All in all I think dkps are a very nice system to distribute loot but it doesn’t come without flaws:

  • Hidden biddings that are whispered are a double-edged sword. I have seen both. In my old guild I have seen those funny biddings wars that took forever. This can slow your raid down, especially in raids like Naxx where you just kill boss after boss. Open biddings on the other hand bring some kind of social control on whom is biding on what and how much.
  • DKPs per boss and not per raid evening are a tricky thing as well. Actually, an evening with full cleared Naxx gets nearly double the amount of points as an evening of working on Sartharion with 3 Drakes up. This is bad and doesn’t motivate people to wipe and work on new bosses and makes just grabbing those purples and the dkps on our first raid night very attractive. I kinda prefer a system where every raid night awards more or less the same amount of points with the possibility of adding points for “good play”
  • DKPs award raid attendance and very rarely “the skill” and -dkp are often reserved for really bad behavior. This can’t be changed with a lot of trouble but often leads to some kind of imbalance in equipment. People who have the possibility to attend nearly every raid will outgear people who have to pass on some nights. Emblems only widen that gap.
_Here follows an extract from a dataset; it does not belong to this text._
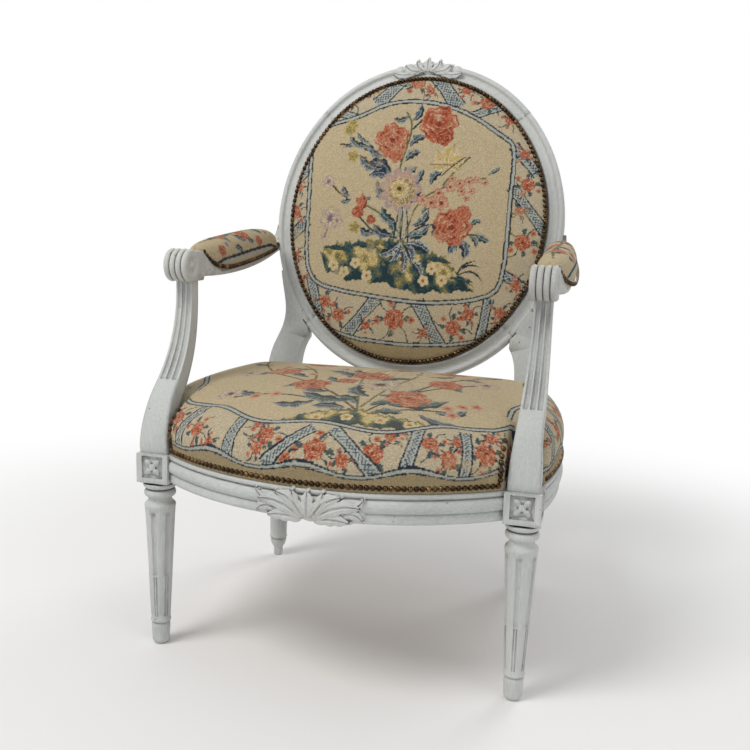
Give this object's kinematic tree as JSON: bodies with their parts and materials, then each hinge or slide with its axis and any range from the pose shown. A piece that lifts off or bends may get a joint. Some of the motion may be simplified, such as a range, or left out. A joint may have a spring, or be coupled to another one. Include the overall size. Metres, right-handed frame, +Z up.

But that’s just one of the addictive hooks that WoW brings: the more time you invest the more “success” there is.
  • The DKP system can easily be compromised. This is one of the rather annoying things but I guess that can’t be changed. People pass on items if they know a good friend will bid on the same. In our guild there are many little sub groups that communicate together before they bid. Then often 1-2 person will pass and wait for the next time this item drops and one person gets the item for the minimum bid. Like that many people can pile up dkps and annoy other classes or raiders when it comes to Tier loot.
  • DKP are not a solution for everything. Our guild at this point excluded our 3 main tanks from the system. This made getting Tier loot for me very hard the past month on the other hand excellently geared tanks helped a lot when bringing down Malygos and now as we are working on Sartharion 3D

Are you happy with your loot system? Is there something that I missed that make dkps an excellent and fair system? Or did I forget to mention one of its flaws? Are you one of those guys who’s always topping the list of dkp points? Or do you just spend all your points on every item you want?

6 Responses leave one →
  1. 2009 January 9

    I have never enjoyed the idea of DKP since I got into end game content back in vanilla wow. For my guild we just use the /roll concept and hope that people will pass if they think the other person can use it more. Main problem with DKP is that it feeds on the “I get what I deserve” concept. Instead of running the instance to help further your guild mates and thus allow you to reach further into end game it is about running an instance or raid just for the dkp and so you get what you mentioned above in that people will run the raids that give them more dkp so that they can get better loot later on instead of running the raids that people need the gear from to allow the whole raid to progress further.Is that a run on sentence?

    Ah well good post and for some it might work, have heard of the loot council idea as well and I feel that both systems can foster enmity in the guild. If it is up to random then people can only get mad about others rolling but they know they have a chance at the loot at a later date.

  2. 2009 January 9
    Nate permalink

    My small guild doesn’t use DKP, and it’s great. Instead, the raid leader (tank) is loot master, and after every boss kill he links each item in turn for people to roll on. First roll goes to the class and spec that uses it primarily, then if no one has rolled, a new roll for off spec takes place. After that it’s sharded for the guild bank.

    This has always seemed more fair to me. Anyone who raids frequently is bound to get all the drops they need eventually, while even the infrequent raiders have incentive to join us since they stand a good chance of being rewarded. A number of times the one or two pugs in the group have been aghast to find we actually let them roll on loot!

  3. 2009 January 10

    I have never liked DKP because usually people abuse it and it ends up not progressing the gear of the raid.

    I am a huge fan of the main spec rolls first, then off spec. However, Loot Council is the best in my opinion.

    As long as your council isn’t a bunch of rtards and is fair – it seems to work out the best….atleast in my experience it has.

  4. 2009 January 12
    Headinclouds permalink

    We use a zero-sum DKP-system. Items cost a set amount of DKP. At the moment its 35 for Tier, 25 for “raiding-specc” loot and 10 for “off-specc” loot.

    The item is simply awarded to the interested player that has the most DKP, who then pays the set DKP-cost.
    DKP-points are awarded based on points spent. If, during a raid, loot is picked for a total of 250DKP, that amount is split on the participating players.
    So the more loot gets used, the better it is for everyone.
    Personally i would love a good loot council. But atm, beeing the only restoshaman in my guild I’m not sure I would trust them to know enough about my class.

  5. 2009 January 12

    We use EPGP. It’s about the fairest DKP system I’ve come across – so much so that I wrote a series of blog entries discussing all the different loot systems and their advantages and disadvantages. It’s certainly one that overcomes a lot of what you describe above – take a look at it if you get a moment.